[Begin]

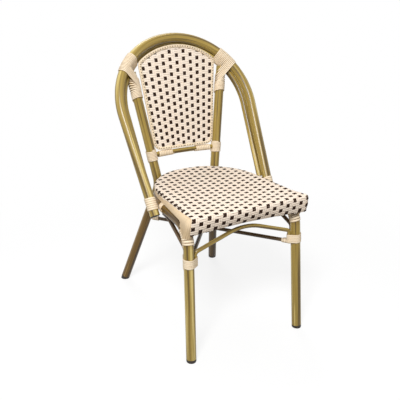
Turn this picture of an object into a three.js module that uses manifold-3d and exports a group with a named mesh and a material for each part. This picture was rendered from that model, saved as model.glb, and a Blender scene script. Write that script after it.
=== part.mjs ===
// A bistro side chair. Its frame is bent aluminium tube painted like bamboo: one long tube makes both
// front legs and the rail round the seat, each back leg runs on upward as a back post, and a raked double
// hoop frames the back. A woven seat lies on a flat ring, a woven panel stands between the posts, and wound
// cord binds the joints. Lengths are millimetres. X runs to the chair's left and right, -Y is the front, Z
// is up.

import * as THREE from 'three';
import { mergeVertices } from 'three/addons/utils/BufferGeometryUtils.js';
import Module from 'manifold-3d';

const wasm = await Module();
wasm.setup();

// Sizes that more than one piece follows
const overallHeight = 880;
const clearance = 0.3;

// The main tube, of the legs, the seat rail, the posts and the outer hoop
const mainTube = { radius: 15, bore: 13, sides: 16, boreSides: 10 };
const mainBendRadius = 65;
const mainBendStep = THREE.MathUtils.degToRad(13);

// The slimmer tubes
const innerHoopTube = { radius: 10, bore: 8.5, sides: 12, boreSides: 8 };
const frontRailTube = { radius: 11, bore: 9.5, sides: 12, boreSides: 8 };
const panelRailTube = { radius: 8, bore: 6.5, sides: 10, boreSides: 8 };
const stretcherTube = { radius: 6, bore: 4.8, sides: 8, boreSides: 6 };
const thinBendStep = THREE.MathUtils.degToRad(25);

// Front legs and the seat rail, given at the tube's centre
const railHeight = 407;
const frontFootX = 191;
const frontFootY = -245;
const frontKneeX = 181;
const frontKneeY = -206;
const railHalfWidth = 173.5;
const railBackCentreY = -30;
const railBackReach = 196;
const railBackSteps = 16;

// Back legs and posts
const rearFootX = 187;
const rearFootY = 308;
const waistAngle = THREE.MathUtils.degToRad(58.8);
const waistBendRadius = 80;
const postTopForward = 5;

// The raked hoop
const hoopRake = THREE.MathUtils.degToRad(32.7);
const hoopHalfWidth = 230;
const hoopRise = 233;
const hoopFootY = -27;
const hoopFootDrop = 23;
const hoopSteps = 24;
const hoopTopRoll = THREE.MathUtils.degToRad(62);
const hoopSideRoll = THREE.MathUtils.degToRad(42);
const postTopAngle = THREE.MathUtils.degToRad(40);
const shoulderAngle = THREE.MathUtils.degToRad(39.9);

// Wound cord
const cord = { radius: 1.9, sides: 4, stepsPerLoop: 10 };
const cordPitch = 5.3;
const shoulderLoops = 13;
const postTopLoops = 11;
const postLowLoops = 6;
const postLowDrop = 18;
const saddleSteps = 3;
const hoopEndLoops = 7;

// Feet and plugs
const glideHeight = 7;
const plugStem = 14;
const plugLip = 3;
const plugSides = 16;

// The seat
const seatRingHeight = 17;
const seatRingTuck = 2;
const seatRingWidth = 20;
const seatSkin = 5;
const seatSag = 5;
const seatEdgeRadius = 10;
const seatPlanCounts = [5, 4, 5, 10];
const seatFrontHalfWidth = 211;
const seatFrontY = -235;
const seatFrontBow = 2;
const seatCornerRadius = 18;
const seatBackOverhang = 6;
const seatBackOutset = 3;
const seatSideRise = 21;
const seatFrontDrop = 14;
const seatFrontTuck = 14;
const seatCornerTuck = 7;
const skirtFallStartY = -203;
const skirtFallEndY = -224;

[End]

** TASK PROMPT **
Copy out all of the data exactly, leaving nothing out.

** SOLUTION **
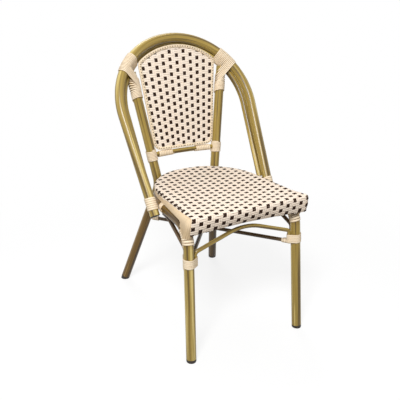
Turn this picture of an object into a three.js module that uses manifold-3d and exports a group with a named mesh and a material for each part. This picture was rendered from that model, saved as model.glb, and a Blender scene script. Write that script after it.
=== part.mjs ===
// A bistro side chair. Its frame is bent aluminium tube painted like bamboo: one long tube makes both
// front legs and the rail round the seat, each back leg runs on upward as a back post, and a raked double
// hoop frames the back. A woven seat lies on a flat ring, a woven panel stands between the posts, and wound
// cord binds the joints. Lengths are millimetres. X runs to the chair's left and right, -Y is the front, Z
// is up.

import * as THREE from 'three';
import { mergeVertices } from 'three/addons/utils/BufferGeometryUtils.js';
import Module from 'manifold-3d';

const wasm = await Module();
wasm.setup();

// Sizes that more than one piece follows
const overallHeight = 880;
const clearance = 0.3;

// The main tube, of the legs, the seat rail, the posts and the outer hoop
const mainTube = { radius: 15, bore: 13, sides: 16, boreSides: 10 };
const mainBendRadius = 65;
const mainBendStep = THREE.MathUtils.degToRad(13);

// The slimmer tubes
const innerHoopTube = { radius: 10, bore: 8.5, sides: 12, boreSides: 8 };
const frontRailTube = { radius: 11, bore: 9.5, sides: 12, boreSides: 8 };
const panelRailTube = { radius: 8, bore: 6.5, sides: 10, boreSides: 8 };
const stretcherTube = { radius: 6, bore: 4.8, sides: 8, boreSides: 6 };
const thinBendStep = THREE.MathUtils.degToRad(25);

// Front legs and the seat rail, given at the tube's centre
const railHeight = 407;
const frontFootX = 191;
const frontFootY = -245;
const frontKneeX = 181;
const frontKneeY = -206;
const railHalfWidth = 173.5;
const railBackCentreY = -30;
const railBackReach = 196;
const railBackSteps = 16;

// Back legs and posts
const rearFootX = 187;
const rearFootY = 308;
const waistAngle = THREE.MathUtils.degToRad(58.8);
const waistBendRadius = 80;
const postTopForward = 5;

// The raked hoop
const hoopRake = THREE.MathUtils.degToRad(32.7);
const hoopHalfWidth = 230;
const hoopRise = 233;
const hoopFootY = -27;
const hoopFootDrop = 23;
const hoopSteps = 24;
const hoopTopRoll = THREE.MathUtils.degToRad(62);
const hoopSideRoll = THREE.MathUtils.degToRad(42);
const postTopAngle = THREE.MathUtils.degToRad(40);
const shoulderAngle = THREE.MathUtils.degToRad(39.9);

// Wound cord
const cord = { radius: 1.9, sides: 4, stepsPerLoop: 10 };
const cordPitch = 5.3;
const shoulderLoops = 13;
const postTopLoops = 11;
const postLowLoops = 6;
const postLowDrop = 18;
const saddleSteps = 3;
const hoopEndLoops = 7;

// Feet and plugs
const glideHeight = 7;
const plugStem = 14;
const plugLip = 3;
const plugSides = 16;

// The seat
const seatRingHeight = 17;
const seatRingTuck = 2;
const seatRingWidth = 20;
const seatSkin = 5;
const seatSag = 5;
const seatEdgeRadius = 10;
const seatPlanCounts = [5, 4, 5, 10];
const seatFrontHalfWidth = 211;
const seatFrontY = -235;
const seatFrontBow = 2;
const seatCornerRadius = 18;
const seatBackOverhang = 6;
const seatBackOutset = 3;
const seatSideRise = 21;
const seatFrontDrop = 14;
const seatFrontTuck = 14;
const seatCornerTuck = 7;
const skirtFallStartY = -203;
const skirtFallEndY = -224;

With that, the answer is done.